Editorial: Slow recovery
Thursday, June 29, 2006 | 7:43 a.m.
Scaly and slow, Southern Nevada's desert tortoise struggles to keep up
It can be hard to warm up to a desert tortoise. They aren't particularly cuddly or animated. And they move far too slowly in a fast-paced society, as evidenced by the ever-growing desert development that threatens this reptile's very existence.
In a story this week, Las Vegas Sun reporter Launce Rake outlined the measures that government officials, developers and activist groups have taken to save this endangered species from extinction and also the reasons that keeping the tortoise around is important.
The U.S. Fish and Wildlife Service and local governments have a 30-year plan that limits Southern Nevada's urban development to 140,000 acres beyond the 2001 threshold of developed land. Developers pay $550 per acre for a conservation program, which also is supported by proceeds from federal land sales. The Clark County Desert Conservation Program is charged with relocating tortoises displaced by development and maintaining a vast, 27,000-acre relocation area.
But the 17-year-old conservation program has had some problems. A Sun investigation in November showed that the program suffered from a lack of accountability and conflicts of interest regarding contracts awarded for research projects, such as how development affects the endangered animal. A new director is helping to correct those issues.
But the program's studies also have been hobbled by bureaucratic tangles and federal red tape, the Sun reported earlier this month. As a result, there isn't solid data on the tortoise's population numbers or habitat. And such challenges may make some wonder why we bother to protect this animal at all.

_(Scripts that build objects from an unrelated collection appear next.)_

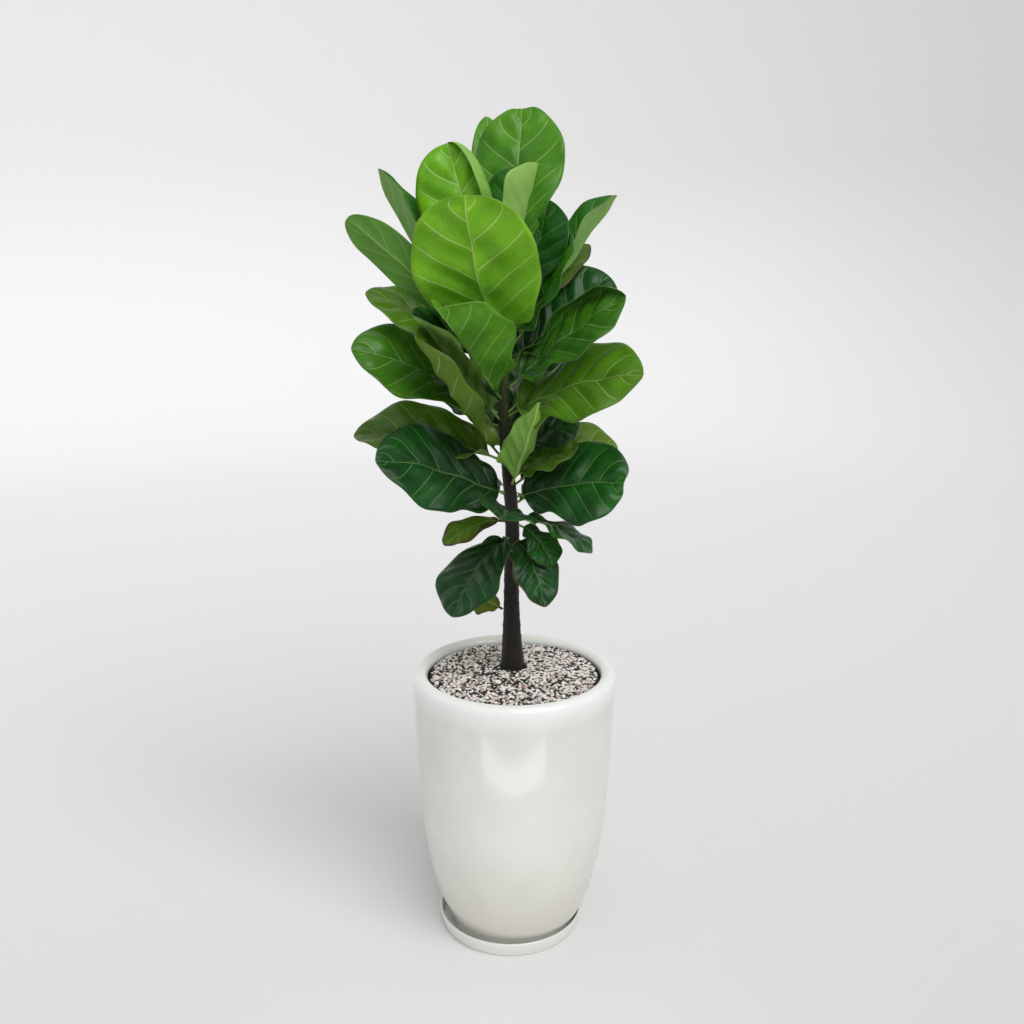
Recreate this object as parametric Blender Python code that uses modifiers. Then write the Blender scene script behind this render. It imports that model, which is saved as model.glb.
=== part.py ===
"""A potted fiddle leaf fig (Ficus lyrata) in a glazed egg-shaped pot on a saucer.

Run it with: blender --background --python part.py, or from Blender's text editor.
Metres, +Z up. The origin is the middle of the saucer's flat underside, and the plant's best
side faces -Y. The pot stands in its saucer, the potting soil fills the pot, gravel covers the
soil, the stem stands in both, and each leaf is one solid with its stalk.
"""

import math
from dataclasses import dataclass

import bmesh
import bpy
import numpy as np

# Driving dimensions.
GAP = 0.0003  # clearance between pieces that touch
POT_X = 0.007  # the pot stands a little off the middle of its saucer
POT_HEIGHT = 0.552
POT_RADIUS = 0.200
POT_WALL = 0.014
RIM_RADIUS = 0.0147  # half the thickness of the rolled rim
DRAIN_RADIUS = 0.014
SAUCER_RADIUS = 0.1468
SAUCER_HEIGHT = 0.031
SAUCER_FLOOR = 0.0085
SOIL_TOP = 0.520
GRAVEL_TOP = 0.5395
GRAVEL_RADIUS = 0.1695
STEM_FOOT = 0.440  # the stem goes this deep into the soil
STALK_THICKNESS = 0.0045
BLADE_THICKNESS = 0.0012
FLAP_START = 0.6  # a leaf's flap starts here, as a part of the way to its margin
TURN_STEPS = 32

# The stem's middle line from the soil to the growing tip: x, y, z and radius.
STEM = (
    (0.005, 0.020, 0.440, 0.0235),
    (0.005, 0.020, 0.556, 0.0235),
    (0.003, 0.017, 0.600, 0.0190),
    (0.001, 0.010, 0.680, 0.0150),
    (0.002, 0.004, 0.760, 0.0140),
    (0.005, 0.000, 0.820, 0.0135),
    (0.001, 0.000, 0.890, 0.0125),
    (-0.005, 0.000, 0.950, 0.0115),
    (-0.012, 0.000, 1.020, 0.0105),
    (-0.014, 0.000, 1.080, 0.0095),
    (-0.008, 0.000, 1.160, 0.0085),
    (0.000, 0.002, 1.240, 0.0075),
    (0.006, 0.004, 1.310, 0.0060),
    (0.008, 0.005, 1.350, 0.0035),
)


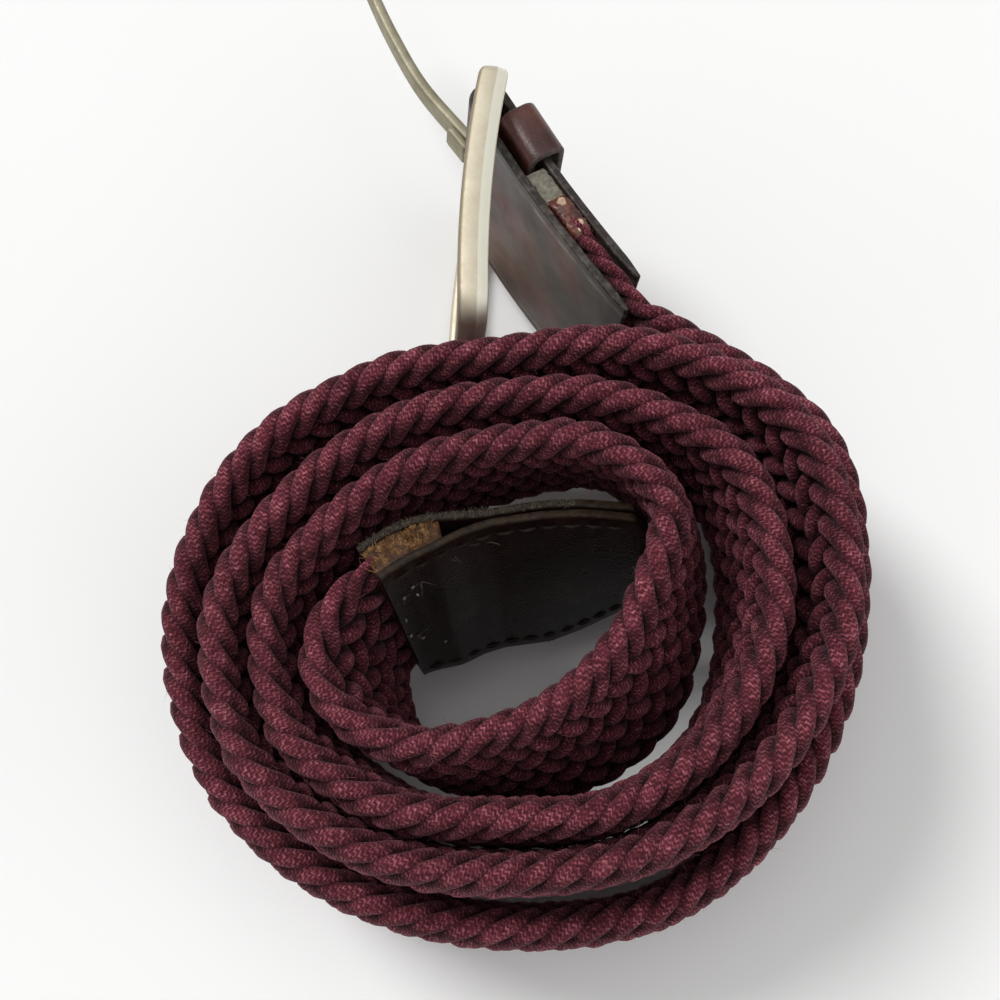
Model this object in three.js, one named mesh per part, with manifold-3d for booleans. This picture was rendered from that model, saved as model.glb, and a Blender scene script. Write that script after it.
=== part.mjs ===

We do it because we should. As Rake reported, desert tortoise burrows provide many other animals with refuge from the harsh desert. Its existence also may help determine whether sustenance is adequate for other species. Most important, as one county official told the Sun, the tortoise "has an inherent right to exist, and it is not our place to eliminate it." We should strive to learn all that we can about the tortoise while we still have the opportunity.